Biogas from anaerobic digestion

The most implemented technology for wastewater sludge management in the South African wastewater services sector also applied widely internationally at various scales is conventional anaerobic digestion. This generates biogas used to heat up the anaerobic digesters when required with the remaining biogas currently flared. This practice has been typical in South Africa since it is often easier to flare the gas than acquire the required CAPEX funding for the combined heat and power turbines to generate both heat and electricity. However, over the past few years, there has been a significant paradigm shift in approach by South African Water Services Authorities following international trends to optimally generate and utilise biogas from anaerobic digestion of sewage sludge. In this regard, studies have estimated biogas production to be 281,000m3/day, translating to electrical energy of 658,000kWh/day with an estimated saving (at 60c per kWh electricity) of R144m per annum and Water Services Authorities can position themselves to benefit from such an opportunity.

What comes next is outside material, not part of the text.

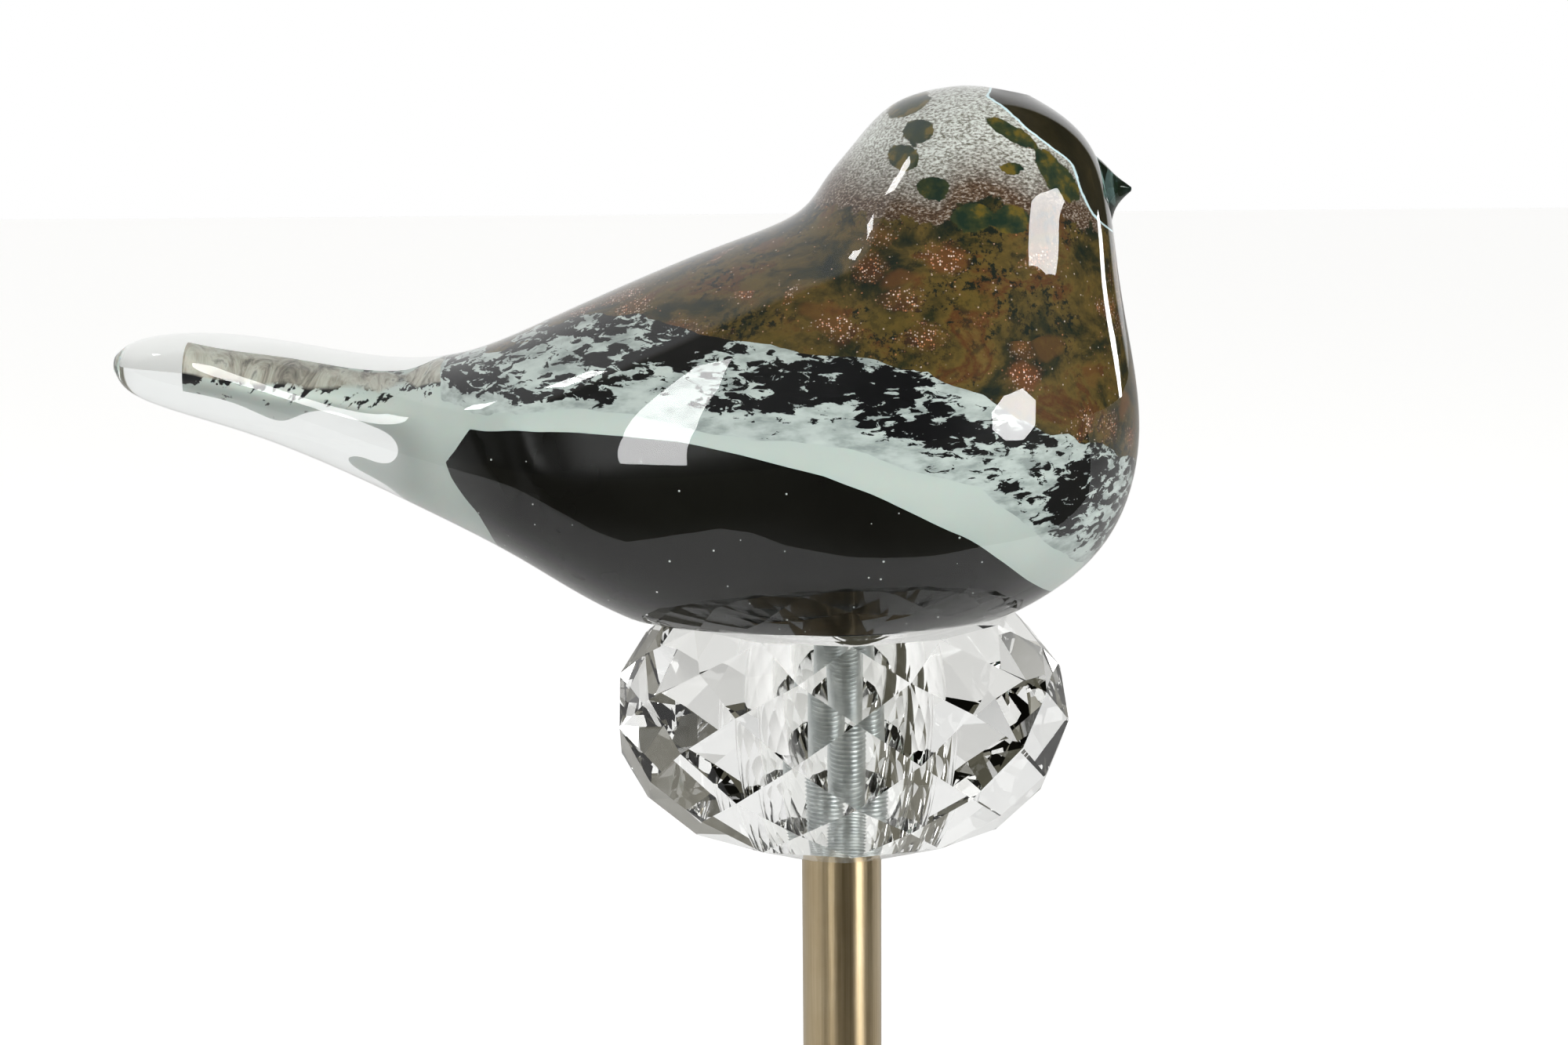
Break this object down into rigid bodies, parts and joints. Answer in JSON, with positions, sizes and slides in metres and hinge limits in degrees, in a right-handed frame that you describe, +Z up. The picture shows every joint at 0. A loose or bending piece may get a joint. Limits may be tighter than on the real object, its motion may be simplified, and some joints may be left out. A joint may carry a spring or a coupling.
{
  "type": "glass bird sculpture on a stand",
  "caption": "Solid layered art-glass bird resting on a faceted crystal rondelle, on a slim brass tube with a weighted round base.",
  "frame": {"origin": "centre of the felt pad's underside, on the table", "axes": "+Z up along the stem, +X towards the beak"},
  "size_m": [0.2159, 0.15, 0.3266],
  "materials": {
    "felt": "dense dark wool felt",
    "antique_brass": "lengthwise brushed, antiqued and lacquered",
    "cast_iron": "as cast, dark",
    "zinc_steel": "dull grey zinc plate",
    "turned_brass": "bare, turned",
    "blackened_brass": "blackened, turned",
    "clear_washer": "thin translucent silicone",
    "crystal": "clear, cut and polished",
    "clear_glass": "clear, fire polished",
    "amber_glass": "amber brown with copper aventurine and dark mottling",
    "speckle_glass": "black and white streaky speckle",
    "opal_glass": "milky grey-green opal",
    "black_glass": "near black",
    "teal_glass": "clear teal, fire polished"
  },
  "bodies": {
    "stand": {"base_felt": "felt", "base_cover": "antique_brass", "base_weight": "cast_iron", "base_washer": "zinc_steel", "base_lock_washer": "zinc_steel", "base_nut": "zinc_steel", "threaded_rod": "zinc_steel", "base_collar": "antique_brass", "stem_tube": "antique_brass", "stem_plug_lower": "turned_brass", "stem_plug_upper": "turned_brass", "crystal_seat_washer": "clear_washer", "crystal_rondelle": "crystal", "bird_seat_washer": "clear_washer"},
    "bird": {"bird_casing": "clear_glass", "bird_back_layer": "amber_glass", "bird_speckle_layer": "speckle_glass", "bird_opal_layer": "opal_glass", "bird_belly_core": "black_glass", "bird_beak": "teal_glass", "bird_insert": "blackened_brass"}
  },
  "joints": [
    {"name": "bird_turn", "type": "hinge", "parent": "stand", "child": "bird", "pos_m": [0, 0, 0.2253], "axis": [0, 0, 1], "range_deg": [-180, 180]}
  ]
}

Recent studies have further shown that emerging innovations that generate multi-use hydrochar including a green biofuel have significant potential for implementation within the South African waste sector. The green biofuel with an additional 3–5GJ of energy for every tonne produced have further benefits in that it can be mixed with coal to lower the overall carbon intensity of existing coal-burning facilities. Alternatively, the biofuel can replace the use of coal resulting in significant reduction of GHG emissions in support of the Kyoto Protocol and climate change mitigation.

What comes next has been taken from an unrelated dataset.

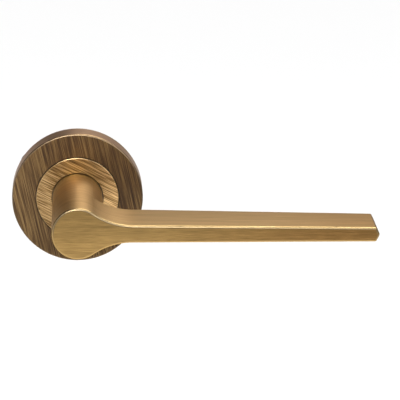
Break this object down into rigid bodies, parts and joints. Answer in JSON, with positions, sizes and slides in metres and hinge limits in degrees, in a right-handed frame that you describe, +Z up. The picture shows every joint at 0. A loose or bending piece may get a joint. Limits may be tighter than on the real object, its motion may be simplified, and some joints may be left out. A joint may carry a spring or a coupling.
{
  "type": "door lever handle",
  "caption": "Sprung door lever handle on a round rose: slim straight lever on a round neck, collar ring, square spindle, concealed mounting plate and bolt-through fixings.",
  "frame": {"origin": "on the lever's turning axis, at the face of the door", "axes": "+X along the lever towards its tip, +Y into the door, +Z up; the handle stands out of the door towards -Y"},
  "size_m": [0.1407, 0.118, 0.052],
  "materials": {
    "satin_brass": "satin antique brass, finely brushed along the lever and round the neck",
    "dark_brass": "dark antique brass, brushed across the face",
    "ring_brass": "lighter antique brass, coarsely brushed",
    "zinc": "die-cast zinc, as cast",
    "steel": "zinc-plated steel, satin",
    "spring_steel": "oiled spring steel",
    "nylon": "moulded nylon, matt",
    "black_nylon": "moulded black nylon, matt",
    "rubber": "black rubber"
  },
  "bodies": {
    "rose": {"mounting_plate": "zinc", "rose_cover": "dark_brass", "collar_ring": "ring_brass", "wear_ring": "black_nylon", "bearing_bush": "nylon", "return_spring": "spring_steel", "cover_o_ring": "rubber", "through_bolt_left": "steel", "through_bolt_right": "steel", "sleeve_nut_left": "steel", "sleeve_nut_right": "steel", "bolt_washer_left": "steel", "bolt_washer_right": "steel"},
    "lever": {"lever": "satin_brass", "spindle": "steel", "grub_screw": "spring_steel", "spring_driver": "steel", "circlip": "spring_steel", "thrust_washer": "steel"}
  },
  "joints": [
    {"name": "lever_turn", "type": "hinge", "parent": "rose", "child": "lever", "pos_m": [0, 0, 0], "axis": [0, 1, 0], "range_deg": [0, 40], "stiffness_Nm_per_rad": 0.7, "springref_deg": -40.11, "deforming": ["return_spring"]}
  ]
}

Besides existing biogas production opportunities from wastewaters, the existence of large quantities of raw and potable water conveyed daily under either pressurised or gravity conditions over long distances and elevations presents more opportunities for localised hydropower generation within water services. In this regard, there are about 284 municipalities and several water supply utilities owning and operating gravity water supply distribution systems which could be considered for small scale conduit hydropower installations. Most of these water supply/distribution systems can be equipped with turbines or pumps as turbines for on-site generation including supply to isolated electricity demand clusters, including feeding into the national grid.

Hydroelectric potential

In this regard, several water supply utilities in South Africa and metropolitan municipal water supply systems with the configuration comprising a gravity pipeline connecting two reservoirs are suitable for the conduit hydropower installation. For instance, it has been determined that among the 58 service reservoirs for Rand Water, a firm hydroelectric potential of 15MW exists, with a further 50MW of capacity hidden within the utility’s water supply and distribution systems. Another example is the City of Tshwane with an estimated capacity of 1MW, based on its large water system that includes 160 reservoirs, 42 water towers, 10,677km of pipes and more than 260 pressure reducing installations. A typical example of successful implementation is the Bloem Water Utility where a 96kW hydropower plant at the Brandkop reservoir currently supplies the utility head office with renewable energy.

While power utility Eskom will remain the primary energy supplier, the water sector has significant opportunities to complement energy supply and offset demand on the national grid. This can therefore promote a more diversified energy platform in South Africa. Moreover, the use of water and wastewater as a renewable energy resource improves energy security while reducing the environmental burdens of waste disposal. Furthermore, energy from water and wastewater can facilitate the integration of water, waste and energy management within a model of sustainable development. Therefore, there is urgent need for the water sector to harness existing innovations and approaches to exploit the current energy opportunities within water and wastewater services for the benefit of improved service delivery.